AiSDR in the Fast Lane: A Sneak Peek at Our Workflow
Get a look under the hood at what drives AiSDR’s rapid product velocity
Speed is everything in the start-up world.
How fast you grow, ship, and iterate separates the winners from the losers in the end. Especially for start-ups in the Go-To-Market category.
Here’s a quick look behind the scenes at how AiSDR reaches high velocity.
Weekly sprints
Our sprints are weekly.
Not bi-weekly. Not monthly. Weekly.
And this applies to all teams: product development, quality assurance, marketing, customer success, and sales.
We organize our work into weekly sprints for several reasons:
- Rapid feedback loops – By delivering work in short cycles, teams can report or demo what they’ve done and get feedback quickly from team leaders (i.e. heads of each team) and any cross-team stakeholders. Getting feedback on Friday allows teams to incorporate feedback and get a running start on Monday when the new sprint begins.
- Focused effort – Weekly sprints are an easy way to set prioritization for the team and each team member. Since they have a clear goal, direction, and deadline, team members concentrate on the task at hand and avoid distractions.
- Greater agility – Our weekly sprints conveniently force us to be more flexible and divide huge projects into smaller parts that can be tackled within one week. And if we need to pivot or make adjustments because something’s not working, we can do so in the next sprint without derailing the entire project.
- Increased accountability – Friday deadlines are a useful incentive to get work done. That way you can close the sprint and enjoy the weekend stress-free. And if you regularly miss these deadlines, it’s an incentive for you to talk with the team leader about you being over capacity.
Overall, weekly sprints create a rhythm that helps AiSDR build and maintain velocity, iterate rapidly, and consistently deliver value to customers.
Sprint recaps
At the end of every sprint, our QA & development teams compile a report that we call “Shipped this week”.
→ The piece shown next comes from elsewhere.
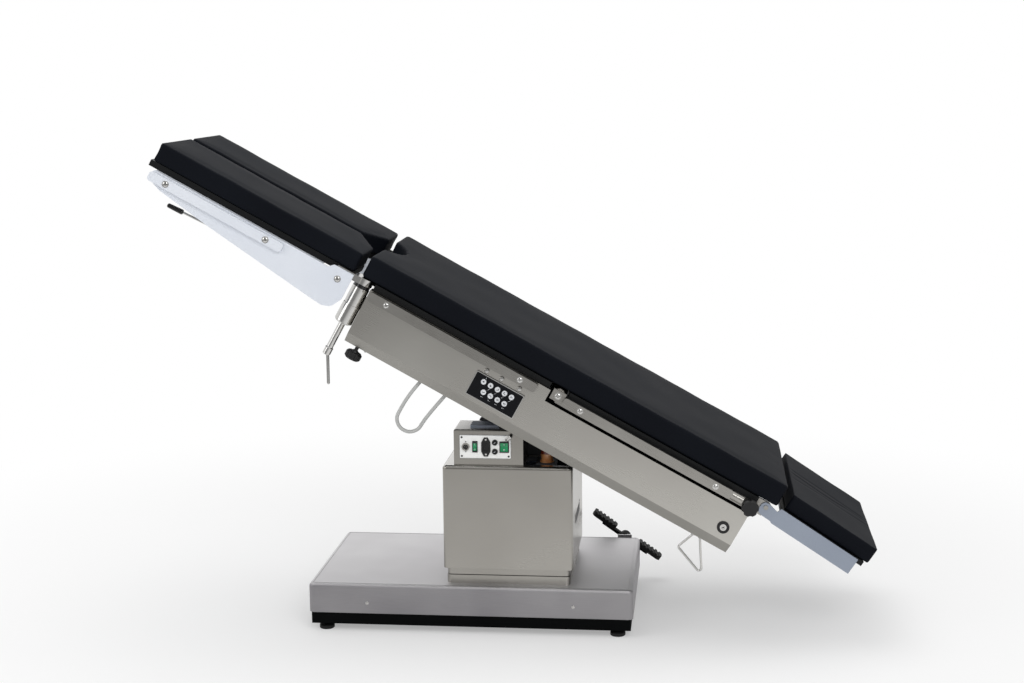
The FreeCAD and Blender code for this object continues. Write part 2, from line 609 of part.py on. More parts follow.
frameBottom = "-frame_top - frame_depth"
frameLength = "frame_end - frame_start"
pieces = []
for side in (-1, 1):
    near = "-frame_half" if side < 0 else "frame_half - frame_tube"
    tubeBox = box("frame_start", near, frameBottom, frameLength, "frame_tube", "frame_depth")
    bore = box("frame_start - 1", f"{near} + frame_wall", f"{frameBottom} + frame_wall", f"{frameLength} + 2",
               "frame_tube - 2*frame_wall", "frame_depth - 2*frame_wall")
    pieces.append(cut(tubeBox, bore))
    riser = "-frame_half" if side < 0 else "frame_half - 20"
    pieces.append(box("frame_start", riser, "-frame_top - 1", "seat_board_end - 8 - frame_start", "20",
                      "frame_top + 1 - pad_thick - board_thick"))
    stay = "-side_half + side_wall" if side < 0 else "frame_half - 1"
    for u in ("side_start + 140", "pivot_u - 150", "notch_start + 120", "side_end - 120"):
        pieces.append(box(u, stay, "-frame_top - 30", "30", "side_half - side_wall - frame_half + 1", "20"))
    lug = "-frame_half + 22" if side < 0 else "frame_half - 22 - lug_thick"
    pieces.append(box("back_u - lug_radius", lug, f"{frameBottom} + 4", "2*lug_radius", "lug_thick",
                      "frame_top + frame_depth - 4 - back_n"))
    pieces.append(rod("y", "back_u", lug, "-back_n", "lug_radius", "lug_thick"))
inside = "2*(frame_half - frame_tube) + 4"
memberStarts = ["frame_start", "pivot_u - hanger_near - hanger_thick - 10", "pivot_u + hanger_near - 15",
                "frame_end - member"]
for u in memberStarts:
    pieces.append(box(u, f"-({inside})/2", frameBottom, "member", inside, "frame_depth"))
for u in ("pivot_u - hanger_near - hanger_thick", "pivot_u + hanger_near"):
    pieces.append(box(u, "-hanger_radius", "pivot_n", "hanger_thick", "2*hanger_radius",
                      "-pivot_n - frame_top - frame_depth + 2"))
    pieces.append(rod("x", u, "0", "pivot_n", "hanger_radius", "hanger_thick"))
glandUs = ("268", "343")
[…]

Then at the beginning of the next sprint, they share the update with the entire company to make sure that: (1) all teams are aligned as to product progress; (2) the Q&A and development teams receive recognition and props for the previous week’s work.
The reports contain:
- New features and functions (complete with screenshots and mini-demos)
- Expanded features
- Quality improvements
- Usability improvements
- Bug and UI copy fixes
And want in on a little secret?
These reports are an easy way to double down on encouraging accountability as no one wants to send (or receive) an empty report.
Monthly roadmaps
We don’t have a quarterly or annual roadmap. However, we do have a general outline of features we plan on adding over the next 12+ months, grouped by priority and difficulty. This comes in useful during sales demos when potential customers ask about features we haven’t launched yet.
Usually though, we just plan major monthly releases, like when we launched our Microsoft Outlook integration in April 2024 or AI videos and intent-based prospecting in July 2024.
The reason is simple.
We’re still in the early stage, and we want the flexibility to improve the product based on customer feedback. We’ve observed time and again that the “most important thing” for customers in April may not be the same in May.
Feature-centric roadmaps give us this ability to adapt or pivot fast.
Monthly contracts
The only true measure of your product-market fit is customer retention.
And if we’re being honest and upfront with ourselves, the only way to measure retention is to let customers leave as soon as they’re unhappy.
Imagine your pricing model relies on annual contracts that lock in customers for 12 months with no out. You might be bragging about huge revenue growth that first year, but if you haven’t gone through your first major renewal cycle, you might be in for a surprise.
Monthly contracts force us to be honest and realistic about our product. If AiSDR doesn’t deliver and customers start churning, we feel it fast and work even faster to make the AI SDR better.
Office work
Most of our team (including everyone on our development team) is based in the same city. Everyone is invited to do their work at the office, and the majority do so every day.
There’s no work-from-office mandate, though visiting the office is encouraged for monthly 1:1s. And from time to time, visits may be required if there’s a critical meeting that’s best done in person.
The office itself is arranged in one large open co-working space, with tables arranged so that team members can sit together.
The value? More than once we’ve saved countless hours of research, development, and customer success thanks to a 30-second comment or explanation.
Simply put, in-office work works. But so does giving your team flexibility and trusting them to make the right decision.